The samples that were chosen as representative of The Tribune include the newspaper's most covered topics. For instance, The Tribune often reported society news, like the regular column, "Our Town in Review" or any of several wedding and anniversary announcemnents. There is also extensive coverage of NAACP educational legal battles, such as Gregory Swanson's suit for entry into the University of Viringia Law School. Other common topics include, coverage of black intellectuals and celebrities like Lena Horne, Ralph Bunche, and Paul Robeson.
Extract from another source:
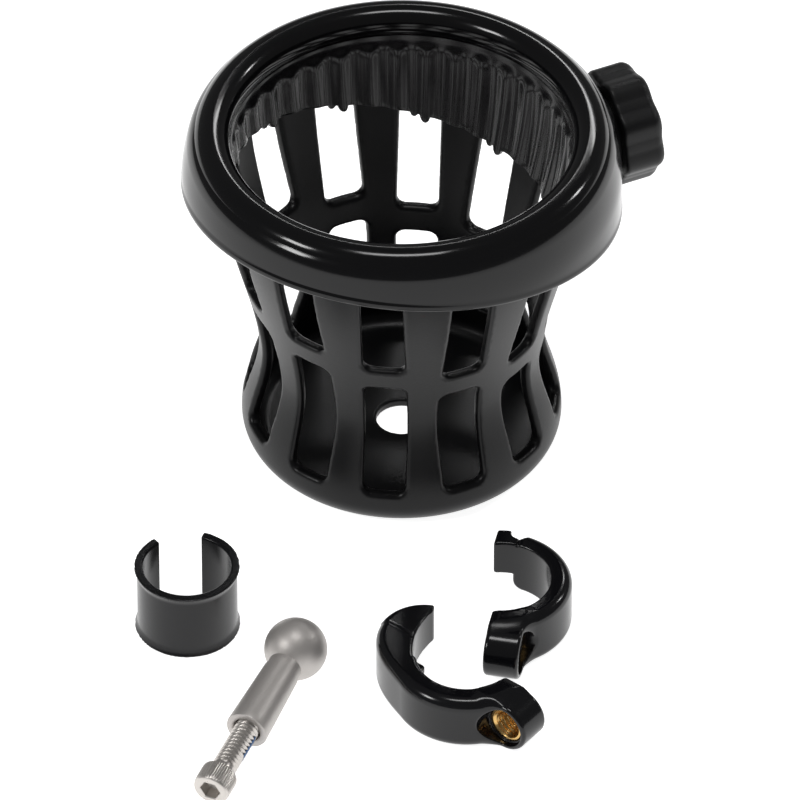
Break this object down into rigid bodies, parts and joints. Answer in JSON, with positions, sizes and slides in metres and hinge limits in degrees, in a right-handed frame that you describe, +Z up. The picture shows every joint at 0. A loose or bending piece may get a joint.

There are also several columns encouraging religious piety and church attendance such as, "World Evangelist" and "The Bible Speaks." Finally, there are the ever present editorials such as, "The Price of First Class Citizenship," "Why the Negro Should Vote Democratic," and " Facts About the Korean War." These articles are the voice of the newspaper itself, the allegorical stories, thinly vieled morals, strong encouragements, intelligent observations, and conservative demands are the very heart of The Tribune and many similar papers of the day. It is through these largely didactic pieces that the editors of black newspapers fixed the limits of their beliefs, and the shape, scope and content, of their communities.
This site attempts to create as complete a picture of The Tribune as possible without access to the text of the articles themselves. Hopefully, the newspaper's importance as a forum for the "mainstream" black bourgeois opinion, a source of political analysis and rhetoric, as well as a tool that the community used to define itself, is apparent in the selections that have been presented.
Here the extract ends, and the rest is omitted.